Year of Graduation
2023
Level of Access
Open Access Thesis
Embargo Period
5-18-2023
Department or Program
Neuroscience
First Advisor
Patsy Dickinson
Abstract
Neuromodulation allows for the flexibility of neural circuit dynamics and the outputs they produce. Studies of the stomatogastric nervous system (STNS) have expanded our knowledge on the actions of neuromodulators, small molecules that most often activate G-protein coupled receptors and reconfigure circuit activity and composition. In these systems, modulation has been found to occur at every level, from sensory-motor coupling to neuromuscular transmission (Harris-Warrick and Marder 1991). Neuromodulators have complex effects on motor output; they can alter the firing of individual neurons while also modulating muscle properties, neuromuscular transmission, and sensory neuron response to muscle activity (Fort et al. 2004).

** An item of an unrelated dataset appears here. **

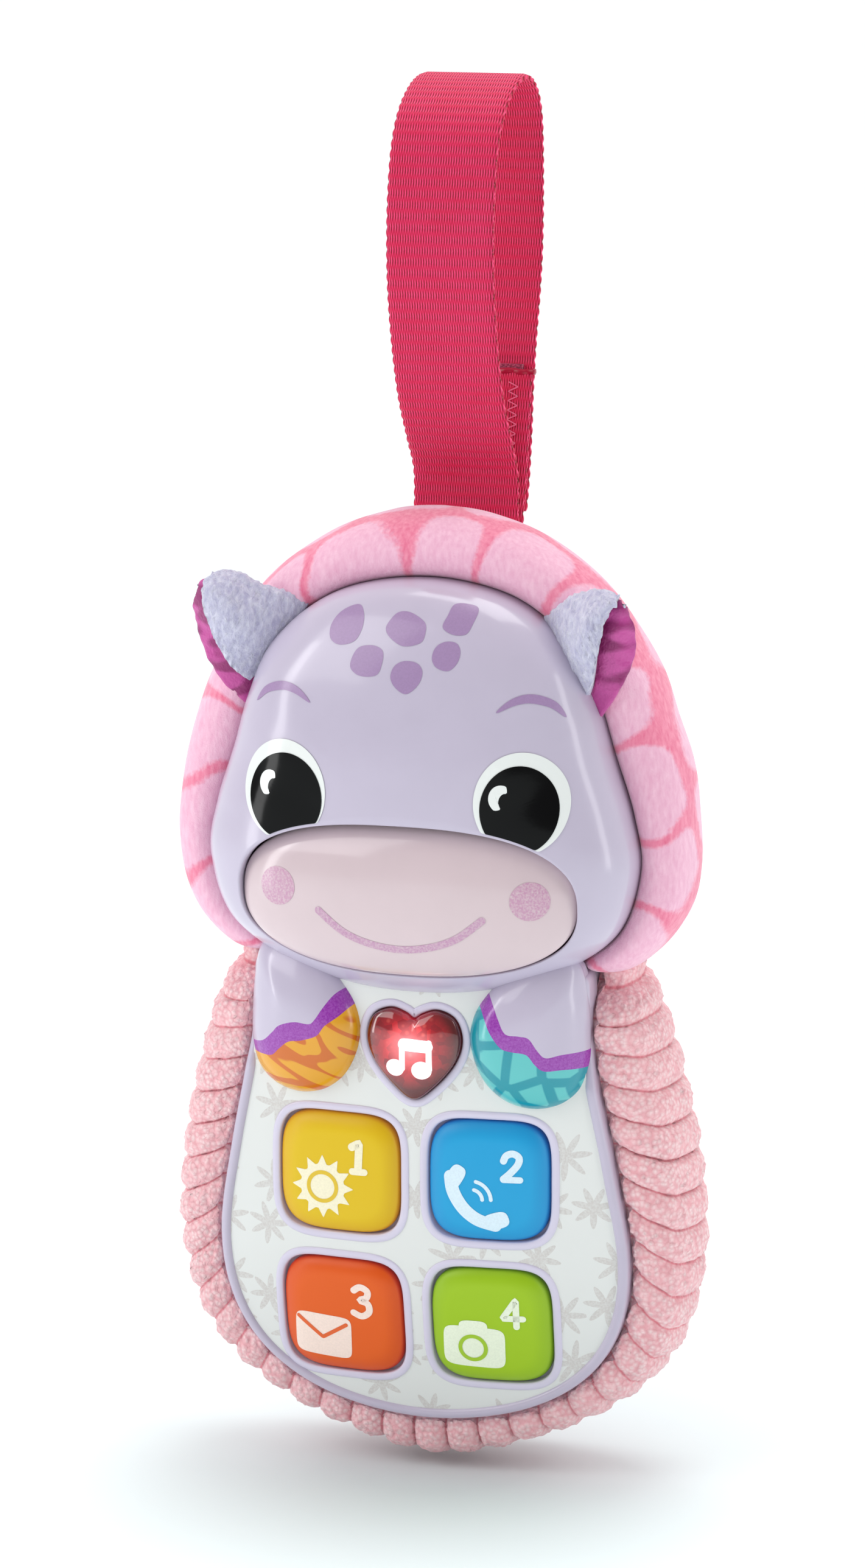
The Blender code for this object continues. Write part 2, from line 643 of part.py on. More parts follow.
def make_rear_case():
    loop = full_loop(CASE)
    inner = outset(loop, -WALL)
    rim_y = PARTING_Y + GAP
    rings = [
        at_depth(shrink(loop, (0, 80), 0.5), CASE_BACK_Y),
        at_depth(outset(loop, -3), CASE_BACK_Y),
        at_depth(outset(loop, -0.9), CASE_BACK_Y - 0.9),
        at_depth(loop, CASE_BACK_Y - 3),
        at_depth(loop, rim_y),
        at_depth(inner, rim_y),
        at_depth(inner, CASE_BACK_Y - 3.6),
        at_depth(outset(inner, -1.8), CASE_BACK_Y - WALL),
        at_depth(shrink(inner, (0, 80), 0.5), CASE_BACK_Y - WALL),
    ]
    case = skin("rear_case", rings)

    def join(tool):
        combine(case, tool, "UNION", "MANIFOLD")

    def cut(tool):
        combine(case, tool, "DIFFERENCE", "MANIFOLD")

    plate = prism("back_plate", back_plate_loop(), CASE_BACK_Y - 1, BACK_PLATE_Y)
    join(plate)
    walls = block("cell_box", (0, 10.6, CELL_Z), (26.4, 12.5, CELL_ROOM + 2.8))
    join(walls)
    for i, sign in ((0, -1), (0, 1), (1, -1), (1, 1)):
        x = sign * SCREW_X[i]
        tower = post(f"screw_tower_{i}{sign}", x, SCREW_Z[i], 2.0, CASE_BACK_Y - 0.8, 4.0)
        join(tower)
    room = block("cell_room", (0, 12.6, CELL_Z), (23.6, 14.2, CELL_ROOM))
    cut(room)
    cut(prism("door_recess", door_loop(GAP), DOOR_BACK_Y, CUT_BACK))
    for i, sign in ((0, -1), (0, 1), (1, -1), (1, 1)):
        x = sign * SCREW_X[i]
        bore = turned(f"screw_bore_{i}{sign}", (x, 0, SCREW_Z[i]), (0, 1, 0),
                      [(0, 1.45), (11.5, 1.45), (11.5, 2.9), (CUT_BACK, 2.9)], 16)
        cut(bore)
    cut(post("door_screw_hole", 0, DOOR_SCREW_Z, 15.2, CUT_BACK, 1.5))
    cut(block("slider_slot", (0, 16.0, SWITCH_Z), (10.6, 8, 3.6)))
    for x in SOUND_SLOT_X:
        cut(block(f"sound_slot_{x}", (x, 16.0, SPEAKER_Z), SOUND_SLOT))
    place(case, "phone", "lilac")


def make_door():
    door = skin("battery_door", [
        at_depth(door_loop(), DOOR_BACK_Y + GAP),
        at_depth(door_loop(), DOOR_FACE_Y - 0.5),
        at_depth(outset(door_loop(), -0.5), DOOR_FACE_Y),
    ])
    combine(door, post("door_screw_seat", 0, DOOR_SCREW_Z, 17.9, CUT_BACK, 3.1), "DIFFERENCE")
    combine(door, post("door_screw_bore", 0, DOOR_SCREW_Z, 10, CUT_BACK, 1.6), "DIFFERENCE")
    place(door, "door", "lilac")
    screw = turned("battery_door_screw", (0, 0, DOOR_SCREW_Z), (0, 1, 0),
                   [(15.4, 1.1), (18.2, 1.1), (18.2, 2.7), (18.9, 2.3)], 20)
    for turn in (0, 1):
        size = (3.6, 1.0, 0.7) if turn else (0.7, 1.0, 3.6)
        slot = block(f"door_screw_slot_{turn}", (0, 18.9, DOOR_SCREW_Z), size)
        combine(screw, slot, "DIFFERENCE")
    place(screw, "door_screw", "steel")


# ---------------------------------------------------------------- buttons

def domed_button(name, loop, centre, top_y, dome, base_y, flange, flange_y):
    """A button whose top follows top_y(x, z), stands `dome` higher in its middle, and has a flange."""
    def crown(rise):
        return lambda x, z: top_y(x, z) - dome * rise

    rings = []
    for s, rise in ((0.25, 0.97), (0.5, 0.86), (0.75, 0.62), (0.92, 0.3)):
        rings.append(at_depth(shrink(loop, centre, s), crown(rise)))
    rings.append(at_depth(loop, crown(-0.5)))
    rings.append(at_depth(loop, flange_y))
    wide = outset(loop, flange)
    rings.append(at_depth(wide, flange_y))
    rings.append(at_depth(wide, base_y))
    return skin(name, rings)


def make_buttons():
    colours = ("yellow", "blue", "orange", "green")
    for index in range(4):
        column, row = index % 2, index // 2
        loop = key_loop(column, row)
        centre = ((-KEY_X, KEY_X)[column], KEY_Z[row])
        key = domed_button(f"key_{index + 1}", loop, centre,
                           lambda x, z: panel_y(x, z) - KEY_PROUD, 0.9, -4.7, 1.2, -5.7)
        place(key, f"key_{index + 1}", colours[index])
    heart = domed_button("heart_button", heart_loop(), (0, HEART_Z),
                         lambda x, z: panel_y(x, z) - 1.5, 1.4, -9.0, 0.9, -10.2)
    place(heart, "heart", "heart_red")

    def muzzle_top(x, z):
        return FACE_PEAK_Y + 3.4 + 0.0030 * x * x + 0.004 * (z - MUZZLE_Z) ** 2

    muzzle = domed_button("muzzle_button", muzzle_loop(), (0, MUZZLE_Z), muzzle_top, 3.0, -12.8, 0.9,
                          -14.0)
    place(muzzle, "muzzle", "muzzle_pink")
    slider = block("volume_slider", (SLIDER_START_X, 17.7, SWITCH_Z), (4.0, 2.6, 3.0))
    stem = block("slider_stem", (SLIDER_START_X, 15.2, SWITCH_Z), (2.4, 4.0, 2.0))
    combine(slider, stem, "UNION")
    place(slider, "slider", "black", smooth=False)


# ---------------------------------------------------------------- insides

def make_electronics():
    board = superellipse(0, 56, 27.0, 33.5, 33.5, 7, 48)
    plate = prism("circuit_board", board, BOARD_Y, BOARD_Y + BOARD_THICK)
    place(plate, "phone", "board", smooth=False)
    sheet = superellipse(0, 44.6, 26.5, 26.6, 26.6, 9, 48)
    pad = prism("keypad_membrane", sheet, BOARD_Y - GAP - 0.6, BOARD_Y - GAP)
    for index in range(4):
        x, z = (-KEY_X, KEY_X)[index % 2], KEY_Z[index // 2]
        dome = turned(f"contact_dome_{index}", (x, 0, z), (0, 1, 0), [(-2.6, 3.0), (-1.9, 4.5)], 16)
        combine(pad, dome, "UNION")
    place(pad, "phone", "rubber")
    led = turned("heart_led", (0, 0, HEART_Z - 1), (0, 1, 0),
                 [(-7.0, 1.0), (-6.5, 2.0), (-5.5, 2.5), (-2.6, 2.5), (-2.6, 2.9), (BOARD_Y - GAP, 2.9)],
                 16)
    place(led, "phone", "clear")
    chip = turned("sound_chip", (18, 0, 76), (0, 1, 0),
                  [(BOARD_Y + BOARD_THICK + GAP, 5.0), (1.8, 4.2), (2.3, 2.0)], 20)
    place(chip, "phone", "black")
    small = block("muzzle_switch_board", (0, -7.4, MUZZLE_Z), (24, 1.2, 13))
    place(small, "phone", "board", smooth=False)
    dome = turned("muzzle_switch_dome", (0, 0, MUZZLE_Z), (0, 1, 0),
                  [(-9.9, 2.6), (-9.2, 3.4), (-8.3, 5.0)], 20)
    place(dome, "phone", "rubber")
    speaker = turned("speaker", (0, 0, SPEAKER_Z), (0, 1, 0),
                     [(3.0, 7.0), (7.0, 7.0), (7.0, 9.0), (11.0, 14.0), (12.6, 14.0)], 32)
    place(speaker, "phone", "black")
    switch = block("slide_switch", (0, 9.0, SWITCH_Z), (12.0, 5.0, 5.0))
    place(switch, "phone", "steel", smooth=False)


def make_power():
    for index, (x, up) in enumerate(((-CELL_X, 1), (CELL_X, -1))):
        half = CELL_LENGTH / 2
        z = CELL_Z + up * CELL_SHIFT
        cell = turned(f"battery_{index + 1}", (x, CELL_Y, z), (0, 0, up),
                      [(-half, CELL_END_RADIUS), (-half + 0.4, CELL_RADIUS), (half - 0.4, CELL_RADIUS),
                       (half, CELL_END_RADIUS), (half, CELL_CAP_RADIUS), (half + 1.0, CELL_CAP_RADIUS)],
                      24)
        place(cell, "phone", "cell")
        coil = []
        start = z - up * (half + GAP + 0.35)
        for k in range(SPRING_TURNS * 8 + 1):
            t = k / (SPRING_TURNS * 8)
            angle = 2 * math.pi * SPRING_TURNS * t
            radius = 2.0 + 1.6 * t
            coil.append((x + radius * math.cos(angle), CELL_Y + radius * math.sin(angle),
                         start - up * SPRING_HEIGHT * t))
        place(tube(f"battery_spring_{index + 1}", coil, SPRING_WIRE_RADIUS), "phone", "steel")
    bridge = block("battery_contact", (0, CELL_Y, CELL_Z - CELL_ROOM / 2 + 0.45), (20, 8, 0.3))
    place(bridge, "phone", "steel", smooth=False)


def make_screws():
    number = 0
    for i in (0, 1):
        for sign in (-1, 1):
            number += 1
            screw = turned(f"case_screw_{number}", (sign * SCREW_X[i], 0, SCREW_Z[i]), (0, 1, 0),
                           [(-4.5, 0.4), (-3.5, 1.1), (11.9, 1.1), (11.9, 2.5), (13.6, 2.1)], 16)
            place(screw, "phone", "steel")


def make_wires():
    """Leads inside the case: speaker to board, cells to board, and muzzle switch to board."""
    routes = {
        "speaker_wire": [(10, 5.5, 122), (13, 4.6, 112), (15, 3.4, 102), (15, 2.2, 94), (14, 1.3, 86)],
        "battery_wire": [(-15.5, 9, 70), (-16.5, 6, 76), (-17, 3, 79), (-17, 1.3, 80)],
        "muzzle_wire": [(-8, -6.3, 108), (-9, -5.2, 104), (-10, -3.8, 98), (-10, -2.4, 92),
                        (-10, -2.2, 87)],
    }
    for name, points in routes.items():
        smooth = smooth_curve([Vector(p) for p in points], 4)
        place(tube(name, smooth, LEAD_RADIUS), "phone", "red_wire")


def main():
    clear_scene()
    make_bodies()
    make_strap()
    make_jacket()
    make_hood()
    make_ears()
    make_face_shell()
    make_body_panel()
    make_panel_label()
    make_rear_case()
    make_door()
    make_buttons()
    make_electronics()
    make_power()
    make_screws()
    make_wires()


main()
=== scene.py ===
"""The looks of the toy phone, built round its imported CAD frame.

Lengths below are in millimetres in the toy's own frame: X across, Y from the face (minus) to the back,
Z up from the lowest point of the jacket. put() turns them into the frame's metres.
"""

import math

import bmesh
import bpy
import numpy as np
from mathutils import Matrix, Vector, noise


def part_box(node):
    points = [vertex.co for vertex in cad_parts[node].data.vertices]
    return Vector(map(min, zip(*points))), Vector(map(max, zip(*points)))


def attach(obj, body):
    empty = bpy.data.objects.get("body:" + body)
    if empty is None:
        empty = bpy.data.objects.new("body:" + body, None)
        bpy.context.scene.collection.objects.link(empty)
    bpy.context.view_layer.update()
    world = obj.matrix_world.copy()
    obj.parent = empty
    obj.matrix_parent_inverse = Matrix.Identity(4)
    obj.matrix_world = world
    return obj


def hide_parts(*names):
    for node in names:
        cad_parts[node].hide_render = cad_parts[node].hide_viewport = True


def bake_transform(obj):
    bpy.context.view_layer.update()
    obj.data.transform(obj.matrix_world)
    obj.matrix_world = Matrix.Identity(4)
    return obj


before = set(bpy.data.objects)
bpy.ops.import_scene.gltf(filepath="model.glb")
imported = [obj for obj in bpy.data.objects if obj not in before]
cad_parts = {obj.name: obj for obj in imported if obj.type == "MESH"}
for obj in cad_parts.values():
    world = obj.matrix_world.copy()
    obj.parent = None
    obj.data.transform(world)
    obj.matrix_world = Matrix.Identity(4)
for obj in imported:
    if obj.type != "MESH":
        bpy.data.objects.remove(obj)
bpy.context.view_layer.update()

MM = 0.001
TINY = 1e-9
NO_SHIFT = (0, 0, 0)
JACKET_BACK_Y = 18.1
jacket_low, jacket_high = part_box("plush_body")
TOY_ORIGIN = np.array([0.0, jacket_high.y - JACKET_BACK_Y * MM, jacket_low.z])

# ------------------------------------------------------------------ outlines, as in the CAD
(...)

We investigated this further by recording the motor output produced by the gastric mill rhythm of the lobster STNS under neuromodulator conditions. How is this neuromuscular system as a whole modulated to produce motor flexibility? We hypothesized that these neuromodulators act on individual receptors of component neurons of central pattern generator (CPG)-effector system themselves and at the periphery, coordinately altering muscle contraction by altering all levels of the crustacean neuromuscular system.
Application of NRNFLRFamide, RPCH, oxotremorine, and proctolin to the gastric mill 4 (gm4) muscles of the Cancer crab showed that neuromodulators that have been found to have variable, yet significant effects on the activity of the neurons of the STNS directly alter the activity of the gm4 muscles as well, suggesting that coordination of peripheral actions and direct neuronal modulation regulates patterned motor output.